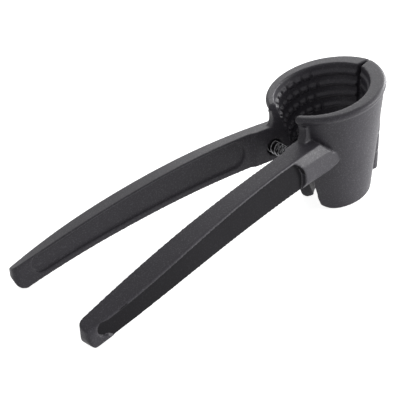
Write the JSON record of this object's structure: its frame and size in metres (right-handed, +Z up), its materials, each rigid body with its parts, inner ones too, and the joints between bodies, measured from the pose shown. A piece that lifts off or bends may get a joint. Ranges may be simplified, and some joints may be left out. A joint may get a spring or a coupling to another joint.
{
  "type": "lever nutcracker press",
  "caption": "Charcoal powder-coated lever nutcracker: two cast levers whose ribbed half cups close on a nut about an upright hinge pin, with a return spring between them.",
  "frame": {"origin": "middle of the part's footprint at rest, on the table that it lies on", "axes": "+X from the lever tips to the hinge, +Z up along the hinge pin, +Y from the front lever to the rear lever"},
  "size_m": [0.1892, 0.0658, 0.0637],
  "materials": {
    "coated_casting": "fine speckled charcoal powder coat",
    "pin_steel": "ground steel",
    "spring_steel": "bright drawn spring wire"
  },
  "bodies": {
    "rear": {"rear_lever": "coated_casting", "hinge_pin": "pin_steel", "return_spring": "spring_steel"},
    "front": {"front_lever": "coated_casting"}
  },
  "joints": [
    {"name": "lever_hinge", "type": "hinge", "parent": "rear", "child": "front", "pos_m": [0.08859, 0, 0], "axis": [0, 0, -1], "range_deg": [0, 16], "stiffness_Nm_per_rad": 2, "springref_deg": -5.73, "deforming": ["return_spring"]}
  ]
}
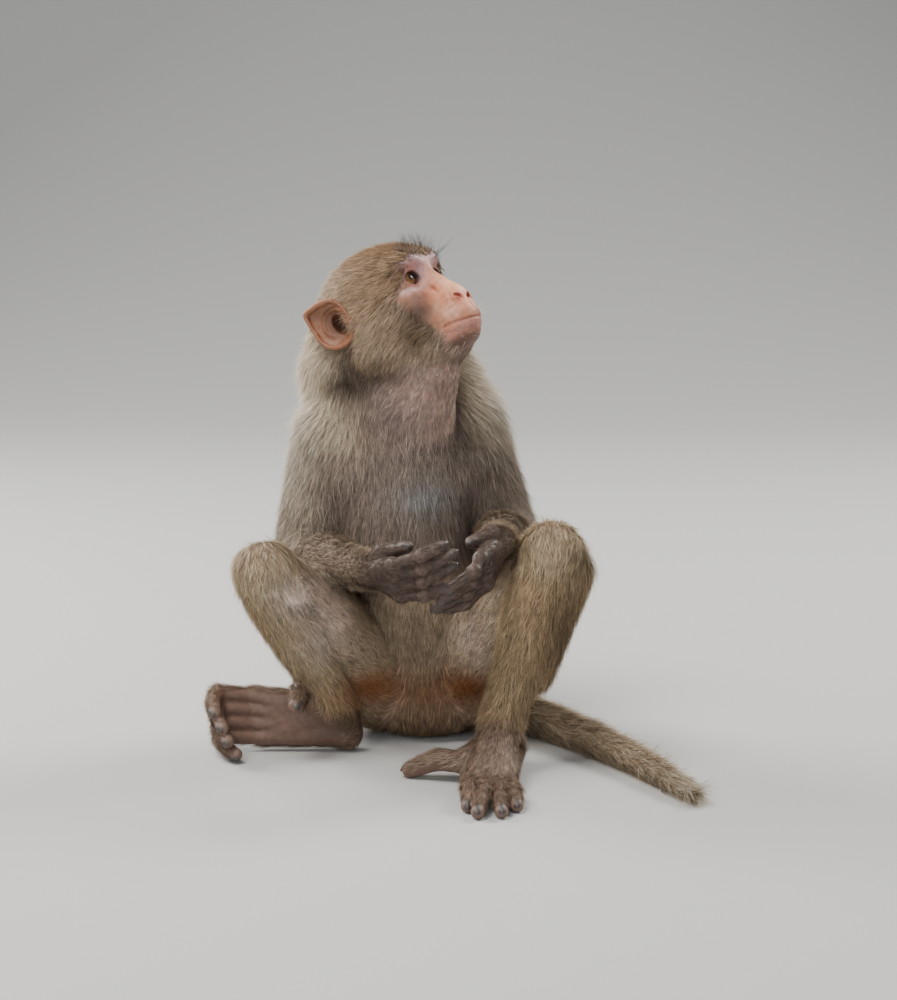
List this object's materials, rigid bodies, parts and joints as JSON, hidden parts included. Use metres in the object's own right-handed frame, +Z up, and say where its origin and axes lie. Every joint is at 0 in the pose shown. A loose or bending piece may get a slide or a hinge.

::::::::::

◆ **Given exercise**: Print the material once more, exactly.

◆ **Exercise result**:
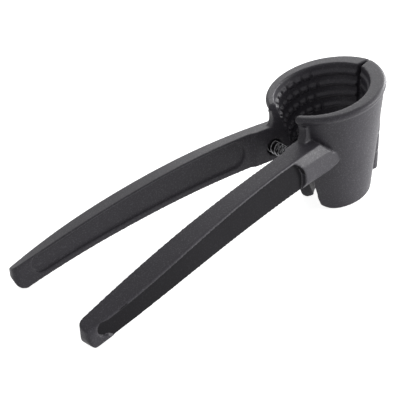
Write the JSON record of this object's structure: its frame and size in metres (right-handed, +Z up), its materials, each rigid body with its parts, inner ones too, and the joints between bodies, measured from the pose shown. A piece that lifts off or bends may get a joint. Ranges may be simplified, and some joints may be left out. A joint may get a spring or a coupling to another joint.
{
  "type": "lever nutcracker press",
  "caption": "Charcoal powder-coated lever nutcracker: two cast levers whose ribbed half cups close on a nut about an upright hinge pin, with a return spring between them.",
  "frame": {"origin": "middle of the part's footprint at rest, on the table that it lies on", "axes": "+X from the lever tips to the hinge, +Z up along the hinge pin, +Y from the front lever to the rear lever"},
  "size_m": [0.1892, 0.0658, 0.0637],
  "materials": {
    "coated_casting": "fine speckled charcoal powder coat",
    "pin_steel": "ground steel",
    "spring_steel": "bright drawn spring wire"
  },
  "bodies": {
    "rear": {"rear_lever": "coated_casting", "hinge_pin": "pin_steel", "return_spring": "spring_steel"},
    "front": {"front_lever": "coated_casting"}
  },
  "joints": [
    {"name": "lever_hinge", "type": "hinge", "parent": "rear", "child": "front", "pos_m": [0.08859, 0, 0], "axis": [0, 0, -1], "range_deg": [0, 16], "stiffness_Nm_per_rad": 2, "springref_deg": -5.73, "deforming": ["return_spring"]}
  ]
}
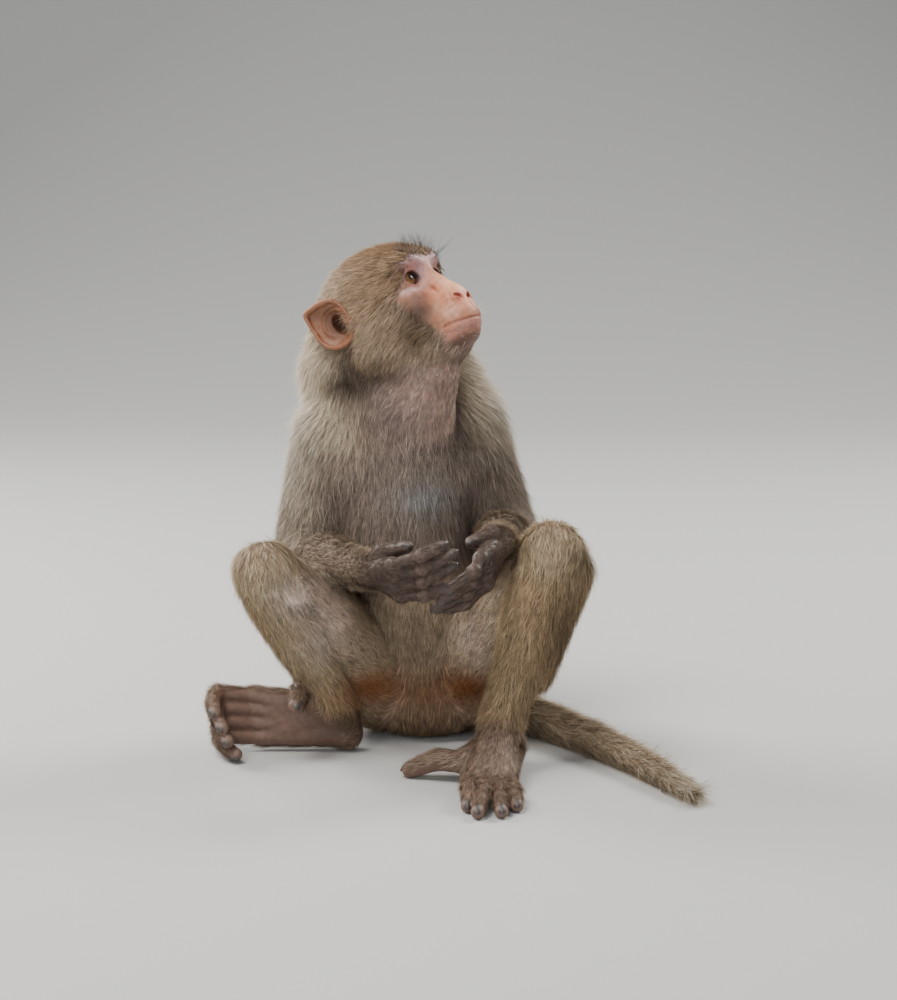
List this object's materials, rigid bodies, parts and joints as JSON, hidden parts included. Use metres in the object's own right-handed frame, +Z up, and say where its origin and axes lie. Every joint is at 0 in the pose shown. A loose or bending piece may get a slide or a hinge.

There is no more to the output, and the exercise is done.